The second part of our gospel text is about what is required of the followers of Jesus. A lot of people wanted to join the group and follow him; but a lot of them had conditions and other priorities. To this, Jesus says that their sorry excuses are not good enough for the kingdom of God. He demands radical obedience in his disciples. Discipleship is not for the fainthearted. If we’re not ready to make this kingdom the number one priority of our life, we are not fit to follow Jesus. Some disciples of Jesus thought that following Jesus would bring them glory and fame; but the truth is, Neither Jesus nor his followers can reach the heavenly glory without denying themselves and picking up their cross in this lifetime.
Putting these two scenes together, we could possibly understand the Samaritan rejection story as driven by a political motive. The Samaritans rejected Jesus out of political fear and not merely out of prejudice against the Jews, then Jesus proceeds to teach that postponing the decision to join him as disciples is tantamount to rejecting him, like the Samaritans rejected him out of fear.

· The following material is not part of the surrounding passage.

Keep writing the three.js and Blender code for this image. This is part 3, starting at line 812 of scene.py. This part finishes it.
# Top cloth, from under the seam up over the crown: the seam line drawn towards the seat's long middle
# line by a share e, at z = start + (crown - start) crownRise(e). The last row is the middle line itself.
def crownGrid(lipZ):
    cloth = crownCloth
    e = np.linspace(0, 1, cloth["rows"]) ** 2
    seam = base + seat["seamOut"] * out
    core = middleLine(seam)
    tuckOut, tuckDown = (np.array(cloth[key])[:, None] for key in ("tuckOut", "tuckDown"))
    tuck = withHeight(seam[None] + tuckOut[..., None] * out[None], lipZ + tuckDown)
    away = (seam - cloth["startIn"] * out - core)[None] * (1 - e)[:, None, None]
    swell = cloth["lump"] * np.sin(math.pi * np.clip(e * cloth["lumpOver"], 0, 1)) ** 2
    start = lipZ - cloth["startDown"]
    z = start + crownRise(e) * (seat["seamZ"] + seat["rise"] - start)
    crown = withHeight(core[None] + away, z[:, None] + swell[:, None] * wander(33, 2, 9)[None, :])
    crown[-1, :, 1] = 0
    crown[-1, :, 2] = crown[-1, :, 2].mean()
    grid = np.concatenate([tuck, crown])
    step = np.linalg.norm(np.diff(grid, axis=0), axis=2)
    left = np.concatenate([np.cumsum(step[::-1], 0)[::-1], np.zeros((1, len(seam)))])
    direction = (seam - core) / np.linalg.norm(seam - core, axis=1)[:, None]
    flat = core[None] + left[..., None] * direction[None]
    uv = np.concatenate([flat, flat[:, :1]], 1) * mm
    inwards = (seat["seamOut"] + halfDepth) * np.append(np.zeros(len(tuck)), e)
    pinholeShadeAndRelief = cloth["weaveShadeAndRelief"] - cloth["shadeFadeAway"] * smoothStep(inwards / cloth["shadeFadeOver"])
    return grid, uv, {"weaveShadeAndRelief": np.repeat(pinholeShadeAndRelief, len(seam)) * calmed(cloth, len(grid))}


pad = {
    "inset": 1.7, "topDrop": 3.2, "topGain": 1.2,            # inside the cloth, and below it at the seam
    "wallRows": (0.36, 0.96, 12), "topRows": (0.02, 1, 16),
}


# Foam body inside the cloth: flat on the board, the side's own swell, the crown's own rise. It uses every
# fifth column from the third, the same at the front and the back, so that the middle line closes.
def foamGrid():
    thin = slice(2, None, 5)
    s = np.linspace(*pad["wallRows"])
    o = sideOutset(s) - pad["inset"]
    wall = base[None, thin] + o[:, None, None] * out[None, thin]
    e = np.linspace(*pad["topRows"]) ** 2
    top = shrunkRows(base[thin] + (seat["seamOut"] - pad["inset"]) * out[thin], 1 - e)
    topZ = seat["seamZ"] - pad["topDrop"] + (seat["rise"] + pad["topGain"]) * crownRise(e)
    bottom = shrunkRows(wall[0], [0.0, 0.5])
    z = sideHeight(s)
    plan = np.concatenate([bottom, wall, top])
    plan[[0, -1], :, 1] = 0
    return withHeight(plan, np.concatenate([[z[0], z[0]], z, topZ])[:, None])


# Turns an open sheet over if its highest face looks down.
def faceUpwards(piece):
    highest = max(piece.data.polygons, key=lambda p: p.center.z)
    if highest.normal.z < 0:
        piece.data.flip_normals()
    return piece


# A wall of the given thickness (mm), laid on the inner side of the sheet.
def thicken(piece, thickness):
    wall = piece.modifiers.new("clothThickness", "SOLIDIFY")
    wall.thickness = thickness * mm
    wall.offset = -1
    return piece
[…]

Jesus was homeless because preaching and working for the kingdom of God was his absolute priority. His disciples left all their homes and livelihood to join him for the same cause. They were homeless during Jesus’s public ministry period but they started establishing another home; the community of disciples, a.k.a. the reign of God, a.k.a. the kingdom of God. If you remember my multiple messages on the kingdom of God, you’ll know that this kingdom is not a physical space but the community of disciples who work to bring God’s reign of radical love and justice on earth.
So we have our family and a place we call home here on earth. They are important because they provide roots and anchors for us. But as Christians who are called to be disciples and not just believers, we have a new family and home. Our Christian community where we tirelessly work to preach the gospel of Jesus by loving and serving our neighbors (and enemies, because we are called to love them too) is our home. For Jesus who had “nowhere to lay his head”, the community he formed with his followers was his home, although he didn’t have a physical home. Today, I want you to remember that as disciples, we are each other’s home. Our church community is our home. Our Kimberley community where we serve others is our home. Our global world for which we pray and also serve from afar is our home. Wherever there is the gospel of Jesus in the form of acts of love and justice is home for the disciples of Jesus. On the flip side, this is a call for us to actively be a part of this new home, the community of disciples, by spreading God’s radical love and justice in our world. This is the kingdom of God that Jesus taught.